At the board’s request, Addison prepared three alternatives, presented at a and brought up again Thursday:

  • Alternative A would restore the elementary school library parapros to full time at a cost of $591,000.
  • Alternative B would change to three furlough days and 177 school days at a cost of $6.5 million.
  • Alternative C would switch to three furlough days and restore the elementary school parapros at a cost of $7.1 million.

Banks: Spend Reserve

Post 5 board member David Banks of Northeast and East Cobb added Alternative D. It would reduce the furlough days to two, hold classes on 178 days, restore the elementary school parapros and keep class sizes at the current level for a total cost of about $29.1 million.

Banks cast the only vote in favor of his proposal, which he based on the argument that the school district shouldn’t hurt classroom education and teachers while it has tens of millions of dollars in the bank.

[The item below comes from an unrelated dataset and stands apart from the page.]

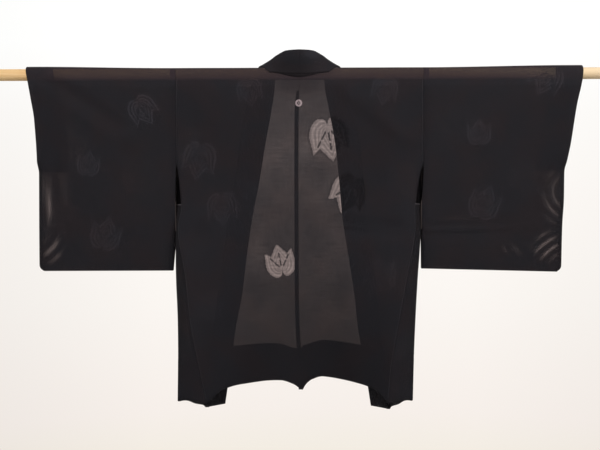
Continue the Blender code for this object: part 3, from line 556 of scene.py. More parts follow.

The school district has a fund balance just under $100 million now, would dip to about $78 million under the administration budget proposal and would fall to almost $71 million under Alternative C.

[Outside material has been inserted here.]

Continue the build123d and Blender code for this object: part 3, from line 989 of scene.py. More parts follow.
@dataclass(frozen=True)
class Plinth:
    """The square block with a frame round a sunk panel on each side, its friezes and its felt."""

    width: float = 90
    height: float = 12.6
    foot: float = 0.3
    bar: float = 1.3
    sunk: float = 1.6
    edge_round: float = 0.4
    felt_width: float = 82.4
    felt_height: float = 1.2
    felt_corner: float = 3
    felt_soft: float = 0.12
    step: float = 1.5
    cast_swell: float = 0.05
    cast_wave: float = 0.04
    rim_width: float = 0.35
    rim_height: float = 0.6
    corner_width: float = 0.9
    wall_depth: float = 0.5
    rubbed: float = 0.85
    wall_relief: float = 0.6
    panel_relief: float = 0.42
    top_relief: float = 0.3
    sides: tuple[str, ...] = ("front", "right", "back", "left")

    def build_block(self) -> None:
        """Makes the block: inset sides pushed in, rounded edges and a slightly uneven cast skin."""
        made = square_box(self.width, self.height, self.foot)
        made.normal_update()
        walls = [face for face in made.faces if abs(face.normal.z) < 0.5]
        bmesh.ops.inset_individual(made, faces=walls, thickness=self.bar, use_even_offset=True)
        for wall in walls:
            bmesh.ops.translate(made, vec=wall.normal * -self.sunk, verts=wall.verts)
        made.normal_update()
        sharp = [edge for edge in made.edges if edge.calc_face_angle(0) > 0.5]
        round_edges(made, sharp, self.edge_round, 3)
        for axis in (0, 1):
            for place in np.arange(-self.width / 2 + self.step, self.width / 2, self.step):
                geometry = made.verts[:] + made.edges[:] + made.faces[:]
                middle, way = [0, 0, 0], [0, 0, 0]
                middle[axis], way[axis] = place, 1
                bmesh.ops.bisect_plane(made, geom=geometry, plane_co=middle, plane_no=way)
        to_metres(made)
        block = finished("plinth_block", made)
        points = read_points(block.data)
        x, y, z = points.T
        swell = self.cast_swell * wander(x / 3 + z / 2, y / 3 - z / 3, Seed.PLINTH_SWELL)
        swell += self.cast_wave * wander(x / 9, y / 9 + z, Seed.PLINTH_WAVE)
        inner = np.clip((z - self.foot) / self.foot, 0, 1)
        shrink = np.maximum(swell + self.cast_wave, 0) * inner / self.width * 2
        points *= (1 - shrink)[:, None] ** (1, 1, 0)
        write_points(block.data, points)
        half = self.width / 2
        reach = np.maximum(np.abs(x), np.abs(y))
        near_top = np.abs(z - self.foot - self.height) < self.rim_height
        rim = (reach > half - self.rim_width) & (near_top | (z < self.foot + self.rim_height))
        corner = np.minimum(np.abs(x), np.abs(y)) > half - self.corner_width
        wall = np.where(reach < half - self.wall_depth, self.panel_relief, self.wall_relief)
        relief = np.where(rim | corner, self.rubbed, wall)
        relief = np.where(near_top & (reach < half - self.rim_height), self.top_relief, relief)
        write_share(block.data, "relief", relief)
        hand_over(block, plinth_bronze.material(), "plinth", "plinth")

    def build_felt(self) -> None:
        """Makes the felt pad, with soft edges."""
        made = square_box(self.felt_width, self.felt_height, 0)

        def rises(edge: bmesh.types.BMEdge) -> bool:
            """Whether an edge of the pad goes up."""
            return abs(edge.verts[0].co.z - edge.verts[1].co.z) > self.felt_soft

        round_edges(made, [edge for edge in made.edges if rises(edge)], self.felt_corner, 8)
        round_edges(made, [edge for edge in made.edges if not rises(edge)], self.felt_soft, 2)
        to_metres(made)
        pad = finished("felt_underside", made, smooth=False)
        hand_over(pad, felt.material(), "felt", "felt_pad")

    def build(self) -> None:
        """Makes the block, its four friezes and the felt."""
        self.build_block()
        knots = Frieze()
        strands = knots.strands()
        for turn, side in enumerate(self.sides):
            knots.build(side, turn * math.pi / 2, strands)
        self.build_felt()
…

The school district spends a little more than $70 million a month, and the administration wants to keep at least one month’s expenses in reserve.

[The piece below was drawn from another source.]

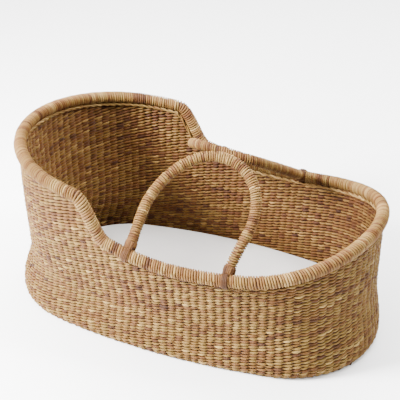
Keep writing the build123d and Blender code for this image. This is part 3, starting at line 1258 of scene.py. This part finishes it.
@dataclass
class FootLashing:
    """Orange-brown strips that tie one handle foot to the rim."""

    handle: HandleForm
    finishes: Finishes
    foot: int
    rim_radius: float = 13 * MM
    rope_radius: float = 11 * MM
    bridge_strips: int = 6
    bridge_half_width: float = 8 * MM
    bridge_radius: float = 12 * MM
    half_thick: float = 0.9 * MM
    half_wide: float = 1.5 * MM
    rim_turns: int = 4
    rim_width: float = 12 * MM
    foot_turns: int = 3
    foot_width: float = 9 * MM
    steps: int = 28

    def strip(self, centres: np.ndarray, out: np.ndarray, number: float) -> Strand:
        """A flat strip that follows a line with its thin way along out."""
        across, upward = frames(centres, out, False)
        count = len(centres)
        from_ends = np.minimum(np.arange(count), np.arange(count)[::-1])
        taper = np.sqrt(np.clip(from_ends / 2.0, 0.15, 1))
        return Strand(
            centres=centres, across=across, upward=upward,
            half_across=self.half_thick * taper, half_upward=self.half_wide * taper,
            closed=False, tint=np.full(count, hashed(number, self.foot + 3.0)),
            inside=np.zeros(count), sides=8)

    def coil(self, at: np.ndarray, axis: np.ndarray, first: np.ndarray, radius: float,
             turns: float, width: float, number: float) -> Strand:
        """A strip wound round an axis: a helix that spreads over the width."""
        second = np.cross(axis, first)
        share = np.linspace(0.0, 1.0, int(self.steps * turns))
        angle = TAU * turns * share + number
        out = first * np.cos(angle)[:, None] + second * np.sin(angle)[:, None]
        ends = 1.0 - 0.12 * (1.0 - smooth(np.minimum(share, 1.0 - share), 0.0, 0.04))
        centres = at + out * (radius * ends)[:, None] + axis * (width * (share - 0.5))[:, None]
        return self.strip(centres, out, number)

    def build(self) -> None:
        """Make the strips on the rim and, riding on the handle, those on the foot."""
        name = self.handle.side.name.lower()
        end = ("head", "foot")[self.foot]
        _, along, up, _ = self.handle.plane()
        at = self.handle.seat(self.handle.feet[self.foot])
        step = 2 * MM
        rim_way = unit(self.handle.seat(at[0] + step) - self.handle.seat(at[0] - step))
        rim_up = unit(up - rim_way * float(up @ rim_way))
        mesh = StrandMesh(f"{name}_{end}_rim_strips")
        for number in range(2):
            way = 1.0 - 2.0 * number
            radius = self.rim_radius + self.half_thick * (1.0 + 1.2 * number)
            mesh.add(self.coil(at, rim_way * way, rim_up, radius, self.rim_turns - number,
                               self.rim_width * (1.0 - 0.25 * number), number + 1.0))
        piece = mesh.build(self.finishes.strip, "basket", "lashing")
        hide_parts(f"{name}_{end}_lashing")
        mesh = StrandMesh(f"{name}_{end}_foot_strips")
        points, _ = self.handle.line()
        points = points if self.foot == 0 else points[::-1]
        leg = unit(points[3] - points[0])
        start = points[0] + leg * (self.foot_width / 2.0)
        front = unit(np.cross(leg, along))
        for number in range(2):
            way = 1.0 - 2.0 * number
            radius = self.rope_radius + self.half_thick * (0.6 * number - 0.2)
            mesh.add(self.coil(start, leg * way, front, radius, self.foot_turns,
                               self.foot_width, number + 2.0))
        for way in (-1.0, 1.0):
            for spread in np.linspace(-1.0, 1.0, self.bridge_strips):
                offset = self.bridge_half_width * spread
                bulge = math.sqrt(self.bridge_radius**2 - offset**2)
                corners = np.stack([
                    points[0] + leg * 8 * MM + front * way * bulge + along * offset,
                    points[0] + front * way * (bulge + 0.6 * MM) + along * offset,
                    at + up * 13.5 * MM + front * way * bulge + along * offset * 0.94,
                    at + up * 9 * MM + front * way * 8.5 * MM + along * offset * 0.88])
                centres = bezier(corners, 16)
                mesh.add(self.strip(centres, np.tile(front * way, (16, 1)), 4.0 + way + 7 * spread))
        piece = mesh.build(self.finishes.strip, f"{name}_handle", "lashing")
        if self.foot == 0:
            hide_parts(f"{name}_handle_whippings")


# --------------------------------------------------------------------------
# Mattress
# --------------------------------------------------------------------------


@dataclass
class Mattress:
    """Thin flat pad with a sewn edge."""

    finishes: Finishes
    half_length: float = 364 * MM
    half_width: float = 201 * MM
    roundness: float = 0.915
    shift: float = 8 * MM
    crown: float = 3.0 * MM
    rings: int = 40
    around: int = 220

    def build(self) -> None:
        """Make the pad as a closed form: rings from the middle out, over and under."""
        low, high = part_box("mattress_base_cover")[0][2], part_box("mattress_top_cover")[1][2]
        half = (high - low) / 2.0
        angle = np.linspace(0.0, math.pi, self.rings * 2 + 1)
        profile = np.sign(np.cos(angle)) * np.abs(np.cos(angle)) ** 0.35
        reach = np.sin(angle) ** 0.08
        reach[[0, -1]] = 0.0
        share = np.arange(self.around) / self.around
        grow = np.linspace(0.0, 1.0, self.rings * 2 + 1)
        inner = np.minimum(1.0, np.minimum(grow, 1.0 - grow) * 2.4)
        edge = np.minimum(reach, inner)
        radius = self.half_width * self.roundness
        ring = oval_points(share, self.half_length, self.half_width, radius, 0.0, 0.0)
        points = np.empty((len(angle), self.around, 3))
        points[..., :2] = ring[None, :, :2] * edge[:, None, None]
        points[..., 0] += self.shift
        crown = self.crown * (1.0 - edge**2)
        points[..., 2] = (low + half + profile * (half - self.crown))[:, None]
        points[..., 2] += np.where(profile > 0, crown, 0.0)[:, None]
        self.write(points)

    def write(self, points: np.ndarray) -> None:
        """Write the pad's rings as a mesh with closed poles."""
        rows, around = points.shape[:2]
        inner = points[1:-1]
        index = np.arange((rows - 2) * around).reshape(rows - 2, around)
        quads = np.stack([index[:-1], index[1:], np.roll(index[1:], -1, axis=1),
                          np.roll(index[:-1], -1, axis=1)], axis=-1).reshape(-1, 4)
        top, bottom = index.size, index.size + 1
        first = np.stack([np.full(around, top), index[0], np.roll(index[0], -1)], axis=-1)
        last = np.stack([np.full(around, bottom), np.roll(index[-1], -1), index[-1]], axis=-1)
        ends = np.stack([points[0].mean(axis=0), points[-1].mean(axis=0)])
        vertices = np.vstack([inner.reshape(-1, 3), ends])
        mesh = bpy.data.meshes.new("mattress_pad")
        mesh.from_pydata(vertices.tolist(), [], quads.tolist() + first.tolist() + last.tolist())
        mesh.polygons.foreach_set("use_smooth", np.ones(len(mesh.polygons), bool))
        piece = place("mattress_pad", mesh, self.finishes.cotton, "mattress")
        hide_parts("mattress_top_cover", "mattress_border", "mattress_base_cover",
                    "mattress_foam")


# --------------------------------------------------------------------------
# Studio
# --------------------------------------------------------------------------


@dataclass
class Studio:
    """Pale floor, soft light and the camera."""

    target: tuple[float, float, float] = (-0.2697, 0.6416, -0.1412)
    azimuth: float = 23.64
    elevation: float = 28.94
    distance: float = 2.6028
    lens: float = 79.1

    def build(self) -> None:
        """Make the floor, the lights, the world and the camera."""
        self.floor()
        self.light("key_light", (-1.75, -1.45, 1.6), (-0.15, 0.0, 0.12), 0.7, 560.0)
        self.light("top_light", (0.5, 1.4, 2.6), (-0.1, 0.1, 0.1), 2.2, 170.0)
        self.light("head_light", (1.3, 0.3, 2.2), (-0.35, 0.06, 0.2), 0.6, 5.0, spread=32.0)
        world = bpy.data.worlds.new("studio")
        bpy.context.scene.world = world
        world.use_nodes = True
        sheet = NodeSheet(world.node_tree)
        parts = sheet.add("SeparateXYZ", {0: sheet.add("TexCoord").outputs["Generated"]})
        high = sheet.add("MapRange", {0: parts.outputs[2], 1: 0.45, 2: 0.95, 3: 0.10, 4: 5.6})
        left = sheet.add("MapRange", {0: parts.outputs[0], 1: 0.1, 2: -0.9, 3: 0.0, 4: 1.5})
        strength = sheet.math("ADD", high.outputs[0], left.outputs[0])
        background = sheet.add("Background", {"Color": (1.0, 1.0, 1.0, 1.0), "Strength": strength})
        output = sheet.add("OutputWorld")
        sheet.tree.links.new(background.outputs[0], output.inputs[0])
        self.camera()

    def floor(self) -> None:
        """Make a wide pale floor."""
        run = np.linspace(-18.0, 18.0, 61)
        x, y = np.meshgrid(run, run)
        points = np.stack([x, y, np.zeros_like(x)], axis=-1).reshape(-1, 3)
        index = np.arange(61 * 61).reshape(61, 61)
        quads = np.stack([index[:-1, :-1], index[:-1, 1:], index[1:, 1:], index[1:, :-1]], axis=-1)
        mesh = bpy.data.meshes.new("studio_floor")
        mesh.from_pydata(points.tolist(), [], quads.reshape(-1, 4).tolist())
        material = bpy.data.materials.new("studio_floor")
        material.use_nodes = True
        shader = material.node_tree.nodes["Principled BSDF"]
        shader.inputs["Base Color"].default_value = (0.93, 0.93, 0.93, 1.0)
        shader.inputs["Roughness"].default_value = 0.9
        mesh.materials.append(material)
        floor = bpy.data.objects.new("studio_floor", mesh)
        bpy.context.scene.collection.objects.link(floor)

    def light(self, name: str, at: tuple, aim: tuple, size: float, power: float,
              spread: float = 180.0) -> None:
        """Add a square soft light.

        Args:
            name: Its name.
            at: Where it stands.
            aim: The point that it faces.
            size: Length of its side.
            power: Watts.
            spread: Full angle of its beam, in degrees.
        """
        lamp = bpy.data.lights.new(name, "AREA")
        lamp.size = size
        lamp.spread = math.radians(spread)
        lamp.energy = power
        holder = bpy.data.objects.new(name, lamp)
        holder.location = at
        holder.rotation_euler = (Vector(aim) - Vector(at)).to_track_quat("-Z", "Y").to_euler()
        bpy.context.scene.collection.objects.link(holder)

    def camera(self) -> None:
        """Add the camera that looks at the target from its azimuth and elevation."""
        turn, lift = math.radians(self.azimuth), math.radians(self.elevation)
        back = Vector((math.sin(turn) * math.cos(lift), -math.cos(turn) * math.cos(lift),
                       math.sin(lift)))
        lens = bpy.data.cameras.new("camera")
        lens.lens = self.lens
        lens.clip_start = 0.05
        holder = bpy.data.objects.new("camera", lens)
        holder.location = Vector(self.target) + back * self.distance
        holder.rotation_euler = (-back).to_track_quat("-Z", "Y").to_euler()
        bpy.context.scene.collection.objects.link(holder)
        bpy.context.scene.camera = holder


def repaint(node: str, material: bpy.types.Material) -> None:
    """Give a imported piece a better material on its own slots.

    Args:
        node: Name of the piece.
        material: The new material.
    """
    for slot in bpy.data.objects[node].material_slots:
        slot.link = "OBJECT"
        slot.material = material


def main() -> None:
    """Build every piece in order."""
    logging.basicConfig(level=logging.INFO)
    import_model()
    form = Form()
    finishes = Finishes.build()
    WovenWall(form, finishes).build()
    WallStakes(form, finishes).build()
    WovenBase(form, finishes).build()
    RimStitching(form, finishes).build()
    LooseEnds(form, finishes).build()
    share = np.arange(1200) / 1200.0
    rim = form.rim_line(share)
    outward = form.outward(share, rim[:, 2])
    WrappedRope("rim", "basket", rim, outward, True, 13 * MM, 5.0 * MM, finishes,
                ("rim_binding", "rim_core")).build()
    for side, lean, skew in ((Side.NEAR, 46.0, -22 * MM), (Side.FAR, 60.0, 24 * MM)):
        name = side.name.lower()
        handle = HandleForm(form, side, math.radians(lean), skew)
        points, ways = handle.line()
        WrappedRope(f"{name}_handle", f"{name}_handle", points, ways, False, 11 * MM, 4.6 * MM,
                    finishes, (f"{name}_handle_binding", f"{name}_handle_core"),
                    seed=3.0 + side.value).build()
        for foot in (0, 1):
            FootLashing(handle, finishes, foot).build()
    Mattress(finishes).build()
    repaint("zip_tape", finishes.cotton)
    repaint("zip_slider", finishes.metal)
    Studio().build()


if __name__ == "__main__":
    main()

Eagle, Angelucci: 3 Furlough Days

Banks’ alternative met its demise after Hinojosa said he reluctantly would support Alternative C to get a budget passed, although he still preferred the original proposal.

But Alternative C failed on a 4-3 vote, with Lynnda Eagle of West Cobb, Chairman Scott Sweeney of East Cobb, and Kathleen Angelucci of North and Northeast Cobb voting yes. Alternative C matched a proposal Eagle made April 26.

Banks didn’t support Alternative C because he sees the cuts as too deep while the school system has money in the bank.

Morgan: 5 Furlough Days

David Morgan, Alison Bartlett and Tim Stultz, on the other hand, opposed Alternative C because it wouldn’t cut deeply enough.

Morgan said Alternative C would bring the school district dangerously close to the one-month threshold for the reserve fund.

He backed Alternative A, restoring the parapros but following the administration’s proposal for five furlough days.

Bartlett and Stultz called for something more dramatic.

Stultz: Deeper Cuts Needed

Citing the use of reserve funds and $20.5 million in surplus SPLOST II money to help close a the 2013 budget, with neither option available next year, Stultz argued that the board was creating a huge hole in the 2014 budget from the start.

Sweeney asked where Stultz would cut at least $54 million from what has been consistently portrayed as a bare-bones budget, and the Smyrna representative said personnel because those costs make up the bulk of the budget.

Addison said each teacher costs an average of $75,000, so the district would have to cut an additional 720 teachers to save $54 million.

Bartlett: Deeper Cuts or Lawsuit

Central Cobb's Bartlett has pounded the drum about the Cobb school district’s unsustainable budget, and she backed up Stultz on Thursday night but with a twist.

She said she was willing to support one of the options on the table to get a budget passed if the board agreed to sue the state of Georgia to fully fund the Quality Basic Education formula for distributing state money.

Cobb gets $72 million less per year than the QBE formula dictates.

Hinojosa noted that he led the Dallas Independent School District into a lawsuit of many districts against the state of Texas, and after two years the court case ended with a “victory” for the school districts that got them no additional money.

Sweeney searched for an option that a majority of the board could support, but the impasse was the night’s winner.